Para os poderosos, como
se vai processá-los? Não sabiam que era um incomum? E o Supremo
logo providencia uma liminar, um habeas corpus...
E onde está a
igualdade? “Todos são iguais perante a lei ...”, onde isso?
Dentro de um livro? Palavras?
Mas precisa ser real,
encarnado no meu semelhante de carne e osso. Aquele com quem esbarro
todos os dias, quando vou para a rua. Meu semelhante, meu igual, nem
senhor nem escravo. Compartilhando dos mesmos princípios, ele vive
do seu trabalho, qualquer que seja ele, eu vivo do meu. E ambos temos
a dignidade das nossas vidas respeitada, em um país que se organiza,
em uma sociedade que rejeita a violência, rejeita a fraude, e que
preza o esforço.
Mas isto seria um
nação, uma comunidade de homens e mulheres livres.
Livres, porque iguais.
Isto seria uma
sociedade sem estes “profissionais” da política, que se
eternizam no poder, como se fosse a coisa mais natural do mundo. E
dizem que passam a vida servindo ao povo, quando na verdade se servem
dele, no café da manhã, no almoço e no jantar.
Passam a vida se
entupindo de todos os direitos, e também do que não é direito,
enquanto deixa pros outros, aquela ralé, o cumprimento de todos os
deveres.
Este é o abismo que se
precisa tapar. Este é o muro que se precisa derrubar. Aquilo que nos
divide.
O coração do monstro.
É preciso mirar o
golpe, concentrar os esforços, ou se perde o momento, e o monstro
nos devora.
Exigir transporte
gratuito, ou a superação do capitalismo, ou o fim da corrupção,
ou um mundo melhor, nada disso vale 20 centavos. Serve para desviar o
foco, perder o golpe, tornar mais alerta o monstro.
O seu coração, a sua
força, o domínio que exerce, ele exerce na política.
“Todo o poder emana
do povo”, mas ele tomou para si o poder. Ao se encher de
privilégios, ao não admitir qualquer limite. Ao se colocar como
senhor de escravos.
Daí é que decorrem os
dois regimes de trabalho, um para os comuns, e outro para os
incomuns. Daí decorrem os dois regimes de aposentadoria. Daí
decorrem os hospitais onde se trata a fina flor da sociedade, e os
matadouros onde se destratam os que não têm pistolão. Daí
decorrem os batalhões de seguranças para nossas autoridades, e os
locais onde ser assassinado é perfeitamente normal, só um número
pra engordar estatísticas.
Chega de senadores que
não têm voto!
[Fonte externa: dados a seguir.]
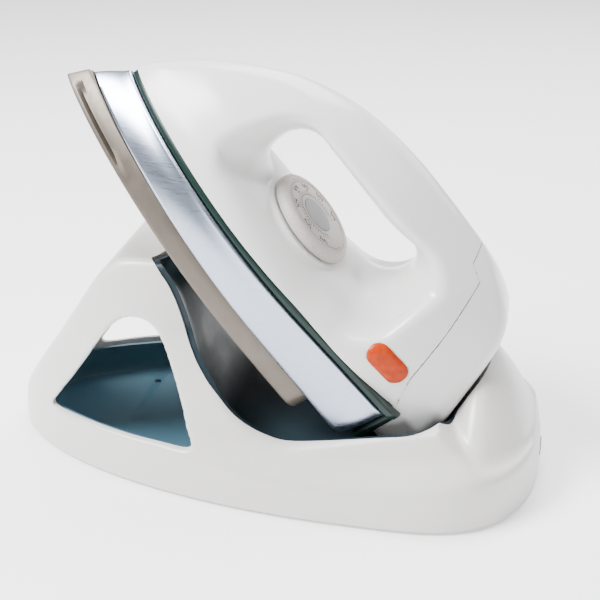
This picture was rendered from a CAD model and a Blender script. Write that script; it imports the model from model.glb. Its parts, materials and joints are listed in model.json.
import itertools
import json
import math

import bmesh
import bpy
import numpy as np
from mathutils import Matrix, Vector


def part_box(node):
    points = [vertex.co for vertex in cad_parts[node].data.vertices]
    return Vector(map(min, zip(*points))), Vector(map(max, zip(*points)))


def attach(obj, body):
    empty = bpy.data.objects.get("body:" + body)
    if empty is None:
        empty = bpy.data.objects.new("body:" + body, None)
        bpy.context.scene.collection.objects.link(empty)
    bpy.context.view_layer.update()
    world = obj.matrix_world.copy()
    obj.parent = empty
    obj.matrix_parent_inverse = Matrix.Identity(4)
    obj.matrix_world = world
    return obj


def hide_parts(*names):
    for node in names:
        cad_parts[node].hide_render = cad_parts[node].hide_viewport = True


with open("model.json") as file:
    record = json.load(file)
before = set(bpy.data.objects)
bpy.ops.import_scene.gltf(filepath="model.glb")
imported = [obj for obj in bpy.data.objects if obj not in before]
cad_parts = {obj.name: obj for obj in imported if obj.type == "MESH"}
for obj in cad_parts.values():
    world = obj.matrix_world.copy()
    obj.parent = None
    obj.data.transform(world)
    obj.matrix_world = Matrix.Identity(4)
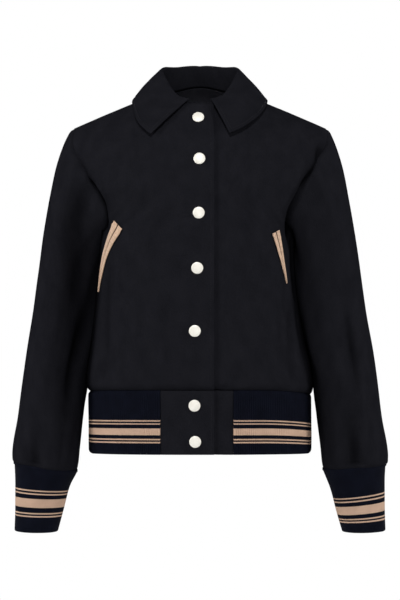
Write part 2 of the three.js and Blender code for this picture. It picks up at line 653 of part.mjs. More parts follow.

São representantes de quem?
Chega de ter um
deputado federal que teve 200 votos, enquanto outro que disputou o
mesmo cargo e teve 2.000 votos não se elegeu! Porque o primeiro é
do Acre e o segundo é de São Paulo? Isto não é justificativa!
Cada cidadão precisa ter a força igual do seu voto!
Chega de um Tiririca se
eleger deputado com um milhão de votos, e trazer de contrabando, no
seu vácuo, um Valdemar da Costa Neto com mil votos, e mais meia
dúzia de espertalhões, para serem deputados também!
Este é o coração do
monstro, o ponto que ele teme!
Reforma política já!
Voto distrital já! O fim do abismo entre representantes e
representados! Cada brasileiro com a força igual do seu voto!